Собственно, по замыслу режиссёра все чувства, кои положено испытывать персонажам, остаются только словами, произносимыми ровными, безжизненными голосами. Каково обитать в этой эмоциональной клетке таким щедрым на сильные страсти и необоримое обаяние актёрам, как Табаков и Тенякова? Большую часть действия актёры неподвижно сидят вокруг стола, а их лица крупным планом транслируются на четыре огромных экрана. Лишив талантливейших мастеров практически всего арсенала воздействия на публику, сделав их послушными марионетками, г-н Богомолов отвёл себе роль не просто кукловода, но – демиурга: всё, что нужно чувствовать публике и что она должна думать по поводу происходящего на сцене, изложено белым по чёрному на тех самых экранах.
От фирменной богомоловской «фишки» с титрами собственного сочинения уже с души воротит. С каждым разом действо, конструируемое г-ном режиссёром, всё дальше от живого театра. В недавнем ленкомовском «Борисе Годунове» экраны ещё достаточно скромно держатся по периметру игрового пространства, а здесь уже нахально вытесняют актёров на периферию, а то и заменяют вовсе (подмена подлинного виртуальным – любимая забава постмодерна):
«Начало»
«Начало конца»
«Начало конца начинается»
«Сестра делает укол»
«Морфий попадает в кровь»
«Кровь разносит морфий по дряхлому телу, словно талый снег»
Этот урок чтения (как-никак Год литературы на дворе, и открывали его именно в МХТ) длится долго. Когда зритель втягивается в процесс, его начинают зомбировать:
«Память – это опухоль»
«Умереть весной означает всего лишь: умереть весной»
«Прими смерть, как подарок на день рождения от папы и мамы, когда они входят в комнату с цветами и шариками»
«Смерть приятный гость, если умирающий радушный хозяин»

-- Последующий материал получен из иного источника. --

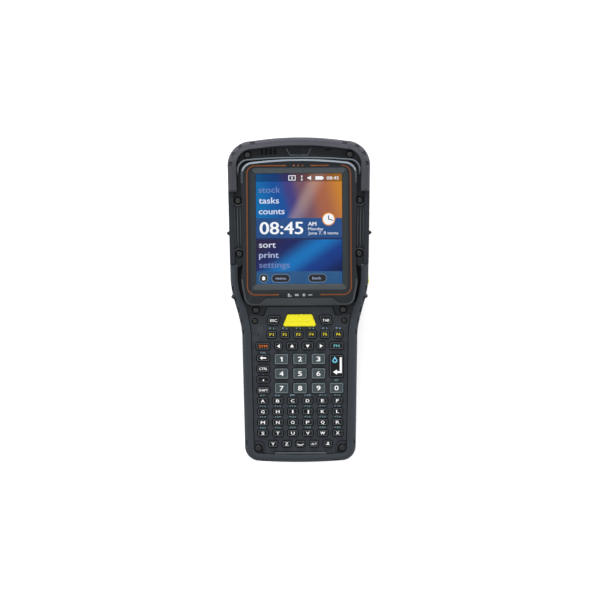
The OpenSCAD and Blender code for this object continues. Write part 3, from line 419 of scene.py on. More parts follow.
# ---- Scanner pod
# A pale grey end cap closes the head round the scan window; its grey is lifted as painted light
# where the rubber shades it. Its face is bowed, its edges are broken, and a dark red filter glass stands in a sloped
# frame.
POD_HALF_WIDTH, POD_LOW, POD_HIGH, POD_RADIUS = 30.0, 1.0, 25.8, 3.0
POD_START, POD_END, POD_BOW, POD_BOW_HALF = 96.5, 112.0, 1.5, 25.0
WINDOW_WIDTH, WINDOW_TALL, WINDOW_RADIUS, WINDOW_Z, WINDOW_SEAT = 44.0, 15.0, 1.8, 13.4, 109.4


def pod_ring(width, tall, radius, middle, back):
    """An outline in X and Z round a middle height, laid at a depth behind the end face, which is bowed by
    bow (x / half)^2."""
    ring = rounded_polygon(box_corners(0, middle, width, tall), radius, 0.0, 14)
    return np.column_stack([ring[:, 0], POD_END - POD_BOW * (ring[:, 0] / POD_BOW_HALF)**2 - back, ring[:, 1]])


pod_rings = [pod_ring(2 * (POD_HALF_WIDTH - inset), POD_HIGH - POD_LOW - 2 * inset, POD_RADIUS,
                      (POD_LOW + POD_HIGH) / 2, back)
             for inset, back in ((0, 12), (0, 4), (0, 2.4), (0.15, 1.8), (1.5, 0.35), (2.0, 0.08), (2.6, 0))]
pod_rings += [pod_ring(WINDOW_WIDTH + 2 * grow, WINDOW_TALL + 2 * grow, WINDOW_RADIUS, WINDOW_Z, back)
              for grow, back in ((1.3, 0.0), (1.0, 0.1), (0.1, 0.7), (0.0, 0.9), (0.0, 0.9))]
pod_rings[0][:, 1] = POD_START
pod_rings[-1][:, 1] = WINDOW_SEAT
pod_plastic = moulded("pod_plastic", (104, 104, 111), (142, 142, 149), 0.5)
add_piece("scanner_pod_cap", skin(pod_rings, capped=False), [pod_plastic], ["scanner_pod"])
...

Чтобы сотворить такой панегирик смерти, надо очень не любить жизнь. Концептуализм г-на Богомолова не остался незамеченным просвещённой критикой. Но сыграть «шедевр» только для пары сотен избранных не получится. Театр (пока, во всяком случае) немыслим без публики – рядовой, непремьерной. Однако если уж от неё никак не избавиться, кто помешает г-ну режиссёру сделать так, чтобы она чувствовала себя на спектакле как можно неуютней.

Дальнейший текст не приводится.